**Given records**.
* Begin *

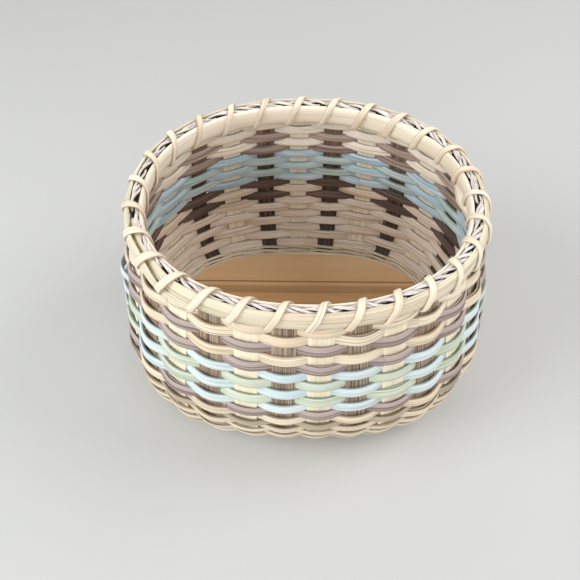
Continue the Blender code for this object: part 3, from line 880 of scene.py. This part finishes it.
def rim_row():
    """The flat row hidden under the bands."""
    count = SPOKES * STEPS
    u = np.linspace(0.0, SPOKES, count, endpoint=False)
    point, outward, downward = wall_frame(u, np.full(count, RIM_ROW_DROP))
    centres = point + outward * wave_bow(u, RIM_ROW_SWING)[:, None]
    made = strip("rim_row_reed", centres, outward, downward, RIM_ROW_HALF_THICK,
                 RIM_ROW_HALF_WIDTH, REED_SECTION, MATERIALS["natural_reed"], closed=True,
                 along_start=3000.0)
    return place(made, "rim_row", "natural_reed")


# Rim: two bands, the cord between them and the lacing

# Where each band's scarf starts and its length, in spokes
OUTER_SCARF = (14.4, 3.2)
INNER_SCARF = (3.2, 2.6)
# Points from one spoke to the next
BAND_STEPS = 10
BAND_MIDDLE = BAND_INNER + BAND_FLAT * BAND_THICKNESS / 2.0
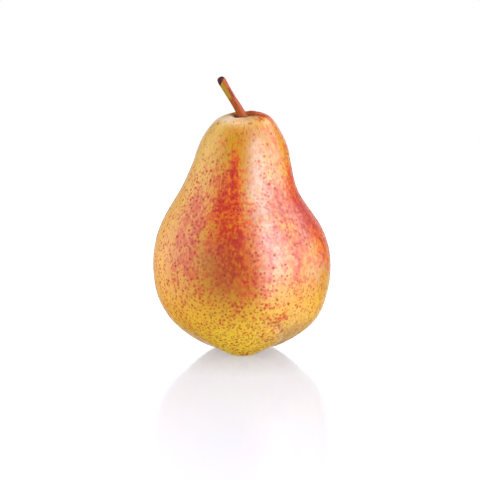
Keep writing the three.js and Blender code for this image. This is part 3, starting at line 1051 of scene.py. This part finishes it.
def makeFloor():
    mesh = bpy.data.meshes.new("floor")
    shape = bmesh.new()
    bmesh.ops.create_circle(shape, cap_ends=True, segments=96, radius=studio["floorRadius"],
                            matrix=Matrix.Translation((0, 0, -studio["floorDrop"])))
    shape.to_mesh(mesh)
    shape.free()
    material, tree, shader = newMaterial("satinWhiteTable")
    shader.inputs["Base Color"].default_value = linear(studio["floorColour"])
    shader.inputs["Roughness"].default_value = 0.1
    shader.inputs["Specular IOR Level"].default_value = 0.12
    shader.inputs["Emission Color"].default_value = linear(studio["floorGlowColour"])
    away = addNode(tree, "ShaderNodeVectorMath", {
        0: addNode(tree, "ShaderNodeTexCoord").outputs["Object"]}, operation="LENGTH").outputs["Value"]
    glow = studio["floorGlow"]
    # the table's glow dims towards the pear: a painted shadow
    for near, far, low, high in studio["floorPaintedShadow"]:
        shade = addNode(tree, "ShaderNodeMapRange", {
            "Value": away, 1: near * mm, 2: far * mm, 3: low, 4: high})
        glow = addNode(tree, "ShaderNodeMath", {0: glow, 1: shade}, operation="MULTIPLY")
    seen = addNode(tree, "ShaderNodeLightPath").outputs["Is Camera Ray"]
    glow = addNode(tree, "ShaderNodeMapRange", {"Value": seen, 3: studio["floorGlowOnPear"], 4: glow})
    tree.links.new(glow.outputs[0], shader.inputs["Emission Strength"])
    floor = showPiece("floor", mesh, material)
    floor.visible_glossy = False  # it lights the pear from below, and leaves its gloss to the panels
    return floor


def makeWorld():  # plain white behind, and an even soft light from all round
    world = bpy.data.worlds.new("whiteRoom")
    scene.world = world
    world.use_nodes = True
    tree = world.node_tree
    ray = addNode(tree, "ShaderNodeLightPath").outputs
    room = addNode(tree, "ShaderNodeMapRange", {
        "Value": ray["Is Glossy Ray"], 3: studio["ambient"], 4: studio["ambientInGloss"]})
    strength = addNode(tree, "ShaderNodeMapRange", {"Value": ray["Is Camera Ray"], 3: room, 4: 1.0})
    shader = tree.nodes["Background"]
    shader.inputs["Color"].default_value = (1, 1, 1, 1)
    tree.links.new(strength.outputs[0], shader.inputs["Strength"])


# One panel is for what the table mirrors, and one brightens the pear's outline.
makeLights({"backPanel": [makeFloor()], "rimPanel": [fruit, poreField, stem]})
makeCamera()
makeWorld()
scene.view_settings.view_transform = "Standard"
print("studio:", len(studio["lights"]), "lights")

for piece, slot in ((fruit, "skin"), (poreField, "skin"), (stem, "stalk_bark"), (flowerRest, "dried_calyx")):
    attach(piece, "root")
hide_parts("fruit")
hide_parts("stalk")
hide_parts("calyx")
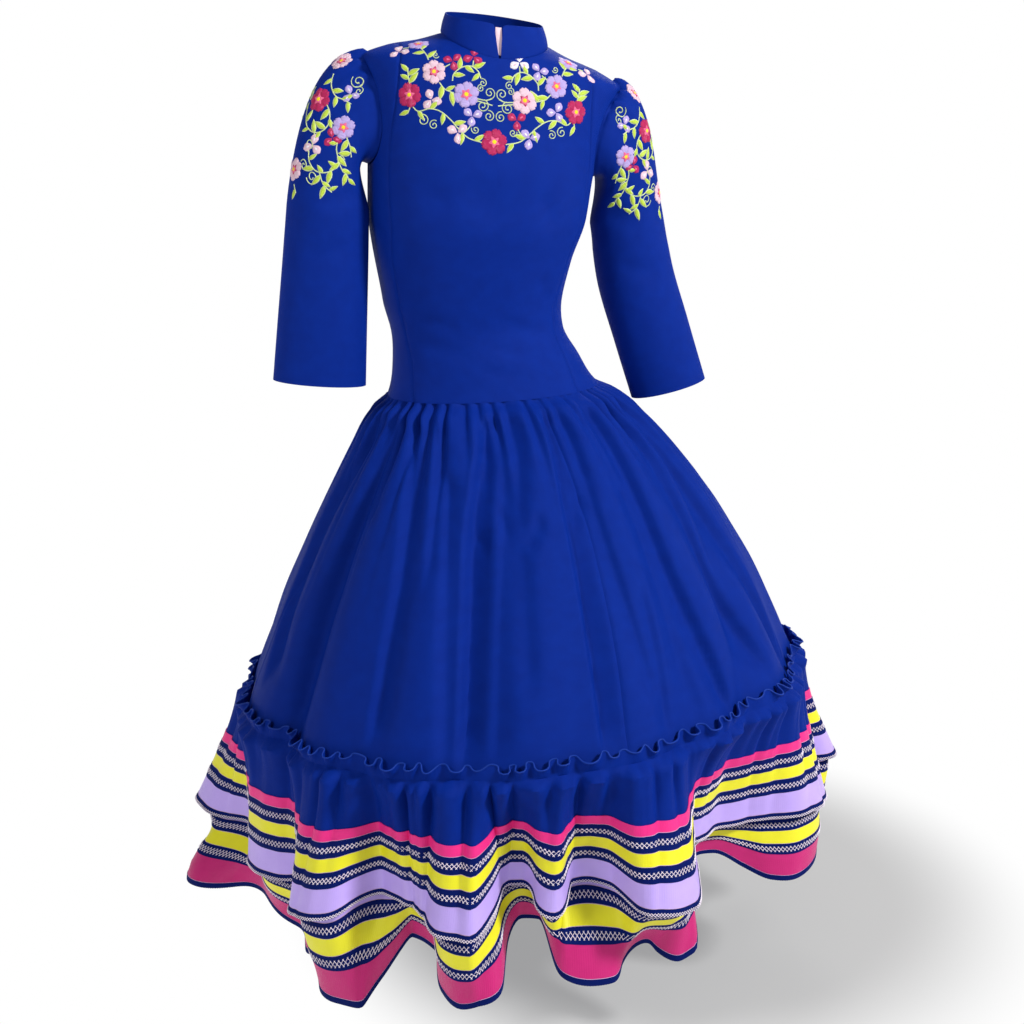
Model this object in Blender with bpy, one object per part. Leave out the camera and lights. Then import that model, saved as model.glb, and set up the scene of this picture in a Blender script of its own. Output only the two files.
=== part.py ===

* End *

**Stated task**.
Copy every line of the entries above in which "finishes" occurs.

**Finished answer**.
Continue the Blender code for this object: part 3, from line 880 of scene.py. This part finishes it.
Keep writing the three.js and Blender code for this image. This is part 3, starting at line 1051 of scene.py. This part finishes it.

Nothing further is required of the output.